Everything from the line with "root), cord, black, steel)" through the line with "zip(*points))), Vector(map(max, zip(*points)))" should be repeated exactly, both of those lines included, and nothing else.

========================================================================

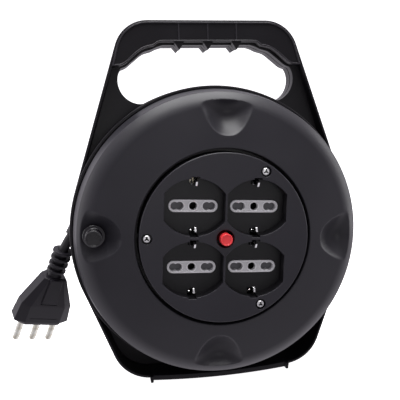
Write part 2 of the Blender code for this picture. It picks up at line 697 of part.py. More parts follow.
def build_socket_inserts(drum, grey):
    """Light strips with an earth hole and two pairs of pin holes, held by a flange behind the floor."""
    for number, place in enumerate(socket_places(), 1):
        holes = (circle(EARTH_HOLE_RADIUS, 12), pin_hole_outline(-1), pin_hole_outline(1))
        front = RECESS_DEPTH - 0.3
        back = RECESS_DEPTH + FLOOR_WALL + GAP
        strip = prism(f"socket_insert_{number}", stadium(STRIP_HALF_LENGTH, STRIP_HALF_HEIGHT), holes, front,
                      back + 1.0, drum, grey, location=place)
        flange_holes = (circle(EARTH_HOLE_RADIUS + 0.4, 12), stadium(4.8, 2.9, 3, -PIN_HOLE_OFFSET),
                        stadium(4.8, 2.9, 3, PIN_HOLE_OFFSET))
        flange = prism(f"insert_flange_{number}", stadium(18.6, 6.0), flange_holes, back, back + 1.2, drum, grey,
                       location=place)
        join(strip, flange)


def shutter_outline():
    """Two pads over the pin holes, joined by a bar that passes below the earth hole."""
    right = [(6.6, -5.0), (6.6, 3.1), (16.0, 3.1), (16.0, -8.0)]
    return [(-x, z) for x, z in reversed(right)] + right


def build_shutters(shutter_parents, grey):
    for number, parent in enumerate(shutter_parents, 1):
        prism(f"shutter_{number}", shutter_outline(), (), SHUTTER_Y, SHUTTER_Y + 2.0, parent, grey)


def build_earth_straps(drum, brass):
    """One sprung strap for each column of sockets, with four tongues that reach into the recesses."""
    base = 19.5
    tip = 2.8
    for number, x in enumerate((-SOCKET_X, SOCKET_X), 1):
        legs = sorted(side * z for z in (SOCKET_Z - EARTH_LEG_Z, SOCKET_Z + EARTH_LEG_Z) for side in (-1, 1))
        outline = [(base + 0.9, legs[0] - 0.4)]
        for index, z in enumerate(legs):
            if index > 0:
                outline.append((base, z - 0.4))
            inward = 0.9 if index % 2 == 0 else -0.9
            outline += [(9.0, z - 0.4), (6.0, z - 0.4 + inward), (tip, z - 0.4), (tip, z + 0.4),
                        (6.0, z + 0.4 + inward), (9.0, z + 0.4)]
            if index < len(legs) - 1:
                outline.append((base, z + 0.4))
        outline.append((base + 0.9, legs[-1] + 0.4))
        prism(f"earth_strap_{number}", outline, (), x - 2.0, x + 2.0, drum, brass, axis="X")


def build_contact_rails(drum, brass):
    """Live and neutral rails: each joins one pin column of both socket columns, with blades for the pins."""
    for name, side in (("contact_rail_live", 1), ("contact_rail_neutral", -1)):
        columns = [side * (-SOCKET_X - PIN_HOLE_OFFSET), side * (SOCKET_X - PIN_HOLE_OFFSET)]
        bridge = side * 37.0
        ends = sorted((bridge, -side * 28.5))
        low_x = min(columns) - 3.5
        high_x = max(columns) + 3.5
        rail = block(name, (low_x, RAIL_Y, bridge - 3.0), (high_x, RAIL_Y + 0.9, bridge + 3.0), drum, brass)
        for index, x in enumerate(columns, 1):
            strip = block(f"{name}_strip_{index}", (x - 3.4, RAIL_Y - 0.05, ends[0]),
                          (x + 3.4, RAIL_Y + 0.85, ends[1]), drum, brass)
            join(rail, strip)
            for z in (-SOCKET_Z, SOCKET_Z):
                for offset in (-2.9, 2.9):
                    label = f"{name}_blade_{index}_{round(z + offset)}"
                    blade = block(label, (x - 3.0, 16.0, z + offset - 0.4), (x + 3.0, RAIL_Y + 0.5, z + offset + 0.4),
                                  drum, brass)
                    join(rail, blade)


def build_back_cover(drum, black, white, steel, cord):
    """Cover behind the contacts, the terminal block on it, the cord clamp and the lead from the winding."""
    profile = ((0, BACK_COVER_Y), (48.0, BACK_COVER_Y), (48.0, BACK_COVER_Y + 2.0), (0, BACK_COVER_Y + 2.0))
    cover = turned("socket_back_cover", profile, drum, black, segments=48)
    for number, x in enumerate((-33.0, -10.5, 10.5, 33.0), 1):
        join(cover, block(f"rail_rest_{number}", (x - 1.2, RAIL_Y + 1.2, -18.0), (x + 1.2, BACK_COVER_Y + 0.6, 18.0),
                          drum, black))
    clamp_x, _, clamp_z = CLAMP_PLACE
    screw_places = [(clamp_x, 0, clamp_z + offset) for offset in CLAMP_SCREW_OFFSETS]
    for number, place in enumerate(screw_places, 1):
        join(cover, block(f"clamp_foot_{number}", (-4.0, BACK_COVER_Y + 1.0, -3.0), (4.0, 33.4, 3.0), drum, black,
                          place))
        cut(cover, rod(f"clamp_bore_{number}", 1.4, 29.5, 40.0, drum, black, place, 12))
    block("terminal_block", (-12.0, BACK_COVER_Y + 2.3, 17.0), (14.0, 40.0, 31.0), drum, white)
    clamp = block("cord_clamp", (-4.0, 34.0, -11.0), (4.0, 39.5, 11.0), drum, white, (clamp_x, 0, clamp_z))
    groove = rod("clamp_groove", CORD_RADIUS + 0.9, -8.0, 8.0, drum, white, segments=16)
    groove.matrix_basis = Matrix.Translation(to_metres(CLAMP_PLACE)) @ turn_y_to((1, 0, 0))
    cut(clamp, groove)
    for number, place in enumerate(screw_places, 1):
        cut(clamp, rod(f"clamp_hole_{number}", 1.5, 30.0, 45.0, drum, white, place, 12))
        screw = ((0, 30.5), (1.1, 30.5), (1.1, 39.8), (2.2, 39.8), (1.9, 41.2), (0, 41.2))
        turned(f"clamp_screw_{number}", screw, drum, steel, place, 12)
    tube("inner_lead", smooth_path(LEAD_ROUTE, 3), CORD_RADIUS, drum, cord, 1)


def build_breaker(drum, black):
    """Thermal cut-out behind the middle of the panel."""
    block("thermal_breaker", (-6.0, 16.2, -13.0), (6.0, BACK_COVER_Y - GAP, 13.0), drum, black)


def build_reset_button(parent, red):
    profile = ((0, -BUTTON_PROUD), (BUTTON_RADIUS - 0.8, -BUTTON_PROUD), (BUTTON_RADIUS, -BUTTON_PROUD + 0.8),
               (BUTTON_RADIUS, 12.8), (0, 12.8))
    turned("reset_button", profile, parent, red, segments=32)


def build_knob(knob_parent, drum, black, steel):
    """Winding knob on its pin in the left scoop; the pin's head sits behind the ring."""
    base = KNOB_BASE_Y
    front = KNOB_FRONT_Y
    profile = ((0, front + 2.6), (2.3, front + 2.6), (2.3, front + 0.3), (2.7, front), (5.2, front),
               (5.6, front + 0.5), (5.2, front + 6.0), (5.5, base - 2.6), (7.3, base - 1.7), (7.7, base - 1.0),
               (7.7, base), (2.4, base), (2.4, front + 4.0), (0, front + 4.0))
    turned("knob", profile, knob_parent, black, segments=20)
    pin = ((0, front + 4.4), (2.0, front + 4.4), (2.0, 20.4), (5.0, 20.4), (5.0, 22.0), (0, 22.0))
    turned("knob_pin", pin, drum, steel, (-KNOB_ORBIT, 0, 0), 20)


def tube(name, points, radius, parent, material, resolution):
    """A round cord as a curve with filled ends."""
    curve = bpy.data.curves.new(name, "CURVE")
    curve.dimensions = "3D"
    curve.bevel_depth = radius * MM
    curve.bevel_resolution = resolution
    curve.use_fill_caps = True
    spline = curve.splines.new("POLY")
    spline.points.add(len(points) - 1)
    for target, point in zip(spline.points, points):
        target.co = (*to_metres(point), 1.0)
    curve.materials.append(material)
    made = bpy.data.objects.new(name, curve)
    bpy.context.scene.collection.objects.link(made)
    made.parent = parent
    return made


def outlet_direction():
    """Direction of the cord where it passes the housing wall."""
    return (Vector(CORD_ROUTE[4]) - Vector(CORD_ROUTE[2])).normalized()


def outlet_cutter(root, black):
    cutter = rod("outlet_cutter", 5.4, -16.0, 16.0, root, black, segments=24)
    cutter.matrix_basis = Matrix.Translation(to_metres(CORD_ROUTE[3])) @ turn_y_to(outlet_direction())
    return cutter


def build_cord_outlet(root, black):
    """Bush that guides the cord through the housing wall."""
    bush = turned("cord_outlet", ((4.1, -6.0), (5.0, -6.0), (5.0, 6.0), (4.1, 6.0)), root, black, segments=24)
    bush.matrix_basis = Matrix.Translation(to_metres(CORD_ROUTE[3])) @ turn_y_to(outlet_direction())


def build_plug(plug, cord, black, steel):
    """Moulded plug along its own Y axis: ribbed strain relief, flared body and three round pins in line."""
    relief = [(3.9, 0.0)]
    for index in range(4):
        start = 0.4 + index * 5.4
        relief += [(5.0, start), (7.2, start + 0.3), (7.2, start + 2.2), (5.0, start + 2.6)]
    relief += [(5.4, RELIEF_LENGTH - GAP), (2.4, RELIEF_LENGTH - GAP), (2.4, 8.0), (3.9, 8.0)]
    turned("plug_strain_relief", relief, plug, black, segments=16)
    stations = ((22.0, 9.0, 4.8, 5.5, 6.8), (46.0, 20.5, 4.5, 6.6, 8.8), (58.5, 20.8, 5.4, 7.0, 8.8),
                (RELIEF_LENGTH + PLUG_LENGTH, 16.0, 5.4, 7.0, 7.6))
    body = loft("plug_body", stations, plug, black)
    for number, offset in enumerate((-PLUG_PIN_SPACING, 0.0, PLUG_PIN_SPACING), 1):
        face = RELIEF_LENGTH + PLUG_LENGTH
        cut(body, rod(f"pin_socket_{number}", PLUG_PIN_RADIUS + GAP, face - 8.0, face + 4.0, plug, black,
                      (offset, 0, 0), 20))
        tip = face + PLUG_PIN_LENGTH
        profile = ((0, face - 7.6), (PLUG_PIN_RADIUS, face - 7.6), (PLUG_PIN_RADIUS, tip - 1.6), (1.6, tip - 0.3),
                   (0, tip))
        turned(f"plug_pin_{number}", profile, plug, steel, (offset, 0, 0), 16)


def loft(name, stations, parent, material):
    """Skin eight-sided sections (y, half width, edge thickness, middle half width, middle thickness)."""
    bm = bmesh.new()
    rings = []
    for y, wide, edge, middle, thick in stations:
        corners = ((wide, edge), (middle, thick), (-middle, thick), (-wide, edge),
                   (-wide, -edge), (-middle, -thick), (middle, -thick), (wide, -edge))
        rings.append([bm.verts.new((x, y, z)) for x, z in corners])
    for ring, after in zip(rings, rings[1:]):
        for i in range(8):
            j = (i + 1) % 8
            bm.faces.new((ring[i], ring[j], after[j], after[i]))
    bm.faces.new(rings[0])
    bm.faces.new(rings[-1])
    return add_object(name, bm, parent, material, sharp=20)


def plug_matrix():
    along = Vector(PLUG_AXIS).normalized()
    row = Vector(PLUG_ROW)
    row = (row - row.dot(along) * along).normalized()
    face = row.cross(along)
    return Matrix((row, along, face)).transposed().to_4x4()


def build_reel():
    clear_scene()
    black = plastic("black_plastic", (0.012, 0.011, 0.014), 0.45)
    charcoal = plastic("charcoal_plastic", (0.03, 0.03, 0.034), 0.5)
    panel_black = plastic("panel_plastic", (0.025, 0.024, 0.032), 0.5)
    cord = plastic("cord_jacket", (0.012, 0.012, 0.013), 0.55)
    grey = plastic("light_grey_plastic", (0.55, 0.55, 0.58), 0.4)
    shutter_grey = plastic("shutter_plastic", (0.12, 0.12, 0.13), 0.4)
    white = plastic("white_plastic", (0.7, 0.7, 0.68), 0.45)
    nylon = plastic("nylon", (0.6, 0.58, 0.52), 0.4)
    red = plastic("red_plastic", (0.7, 0.03, 0.03), 0.35)
    steel = plastic("steel", (0.6, 0.6, 0.6), 0.3, 1.0)
    brass = plastic("brass", (0.75, 0.6, 0.3), 0.3, 1.0)
    axis_point = (0, PANEL_FACE_Y, AXIS_HEIGHT)
    root = empty("frame_origin", axis_point)
    drum = empty("drum_origin", (0, 0, 0), Matrix.Rotation(DRUM_ANGLE, 4, "Y"), root)
    build_front_frame(root, black)
    build_rear_housing(root, black)
    build_handle_cover(root, black)
    build_frame_screws(root, steel)
    build_spigot_fixings(root, steel)
    build_cord_outlet(root, black)
    tube("cord_tail", smooth_path(CORD_ROUTE, 3), CORD_RADIUS, root, cord, 3)
    build_plug(empty("plug_origin", PLUG_ORIGIN, plug_matrix(), root), cord, black, steel)
    build_front_ring(drum, charcoal)
    build_drum_core(drum, black)
    build_rear_flange(drum, black, steel, nylon)
    build_winding(drum, cord)
    build_socket_panel(drum, panel_black)
    build_panel_screws(drum, steel)
    build_socket_inserts(drum, grey)
    build_shutters([empty(f"shutter_origin_{i}", place, parent=drum) for i, place in
                    enumerate(socket_places(), 1)], shutter_grey)
    build_earth_straps(drum, brass)
    build_contact_rails(drum, brass)
    build_back_cover(drum, black, white, steel, cord)
    build_breaker(drum, black)
    build_reset_button(empty("button_origin", (0, 0, 0), parent=drum), red)
    build_knob(empty("knob_origin", (-KNOB_ORBIT, 0, 0), parent=drum), drum, black, steel)


build_reel()
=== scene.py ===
"""Looks of the extension cord reel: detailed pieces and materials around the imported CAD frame.

Lengths are millimetres in the drum's own frame unless a name ends in _M: X to the right, Y from the socket
panel's face towards the back, Z up from the drum's axis. Matrices such as DRUM turn them into the row frame.
"""

import json
import math

import bmesh
import bpy
from mathutils import Matrix, Vector


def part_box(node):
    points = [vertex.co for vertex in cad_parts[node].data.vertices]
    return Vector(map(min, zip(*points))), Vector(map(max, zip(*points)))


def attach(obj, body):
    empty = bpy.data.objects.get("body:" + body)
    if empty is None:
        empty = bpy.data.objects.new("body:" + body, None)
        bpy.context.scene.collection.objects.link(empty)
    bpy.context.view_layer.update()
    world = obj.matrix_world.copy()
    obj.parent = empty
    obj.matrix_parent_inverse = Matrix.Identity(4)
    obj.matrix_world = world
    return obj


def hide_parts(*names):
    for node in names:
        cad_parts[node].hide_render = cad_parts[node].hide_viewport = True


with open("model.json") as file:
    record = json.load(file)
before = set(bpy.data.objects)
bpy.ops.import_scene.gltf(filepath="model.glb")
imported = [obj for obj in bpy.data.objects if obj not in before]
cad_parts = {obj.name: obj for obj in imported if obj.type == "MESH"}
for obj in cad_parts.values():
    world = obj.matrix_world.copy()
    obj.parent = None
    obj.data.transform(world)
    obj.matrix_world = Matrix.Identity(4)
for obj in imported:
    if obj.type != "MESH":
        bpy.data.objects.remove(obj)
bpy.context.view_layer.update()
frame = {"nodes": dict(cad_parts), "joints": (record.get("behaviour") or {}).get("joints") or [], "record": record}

MM = 0.001
JOINTS = {joint["name"]: joint for joint in frame["joints"]}
AXIS_M = Vector(JOINTS["drum_spin"]["pos_m"])
KNOB_AXIS_M = Vector(JOINTS["knob_spin"]["pos_m"])
SHUTTER_WAY = JOINTS["shutter_slide_1"]["axis"]
DRUM_ANGLE = math.atan2(-SHUTTER_WAY[0], -SHUTTER_WAY[2])
FRAME = Matrix.Translation(AXIS_M)
DRUM = FRAME @ Matrix.Rotation(DRUM_ANGLE, 4, "Y")
KNOB_ORBIT = (KNOB_AXIS_M - AXIS_M).length / MM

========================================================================

> _ANSWER FOR THE TASK_
    build_plug(empty("plug_origin", PLUG_ORIGIN, plug_matrix(), root), cord, black, steel)
    build_front_ring(drum, charcoal)
    build_drum_core(drum, black)
    build_rear_flange(drum, black, steel, nylon)
    build_winding(drum, cord)
    build_socket_panel(drum, panel_black)
    build_panel_screws(drum, steel)
    build_socket_inserts(drum, grey)
    build_shutters([empty(f"shutter_origin_{i}", place, parent=drum) for i, place in
                    enumerate(socket_places(), 1)], shutter_grey)
    build_earth_straps(drum, brass)
    build_contact_rails(drum, brass)
    build_back_cover(drum, black, white, steel, cord)
    build_breaker(drum, black)
    build_reset_button(empty("button_origin", (0, 0, 0), parent=drum), red)
    build_knob(empty("knob_origin", (-KNOB_ORBIT, 0, 0), parent=drum), drum, black, steel)


build_reel()
=== scene.py ===
"""Looks of the extension cord reel: detailed pieces and materials around the imported CAD frame.

Lengths are millimetres in the drum's own frame unless a name ends in _M: X to the right, Y from the socket
panel's face towards the back, Z up from the drum's axis. Matrices such as DRUM turn them into the row frame.
"""

import json
import math

import bmesh
import bpy
from mathutils import Matrix, Vector


def part_box(node):
    points = [vertex.co for vertex in cad_parts[node].data.vertices]
    return Vector(map(min, zip(*points))), Vector(map(max, zip(*points)))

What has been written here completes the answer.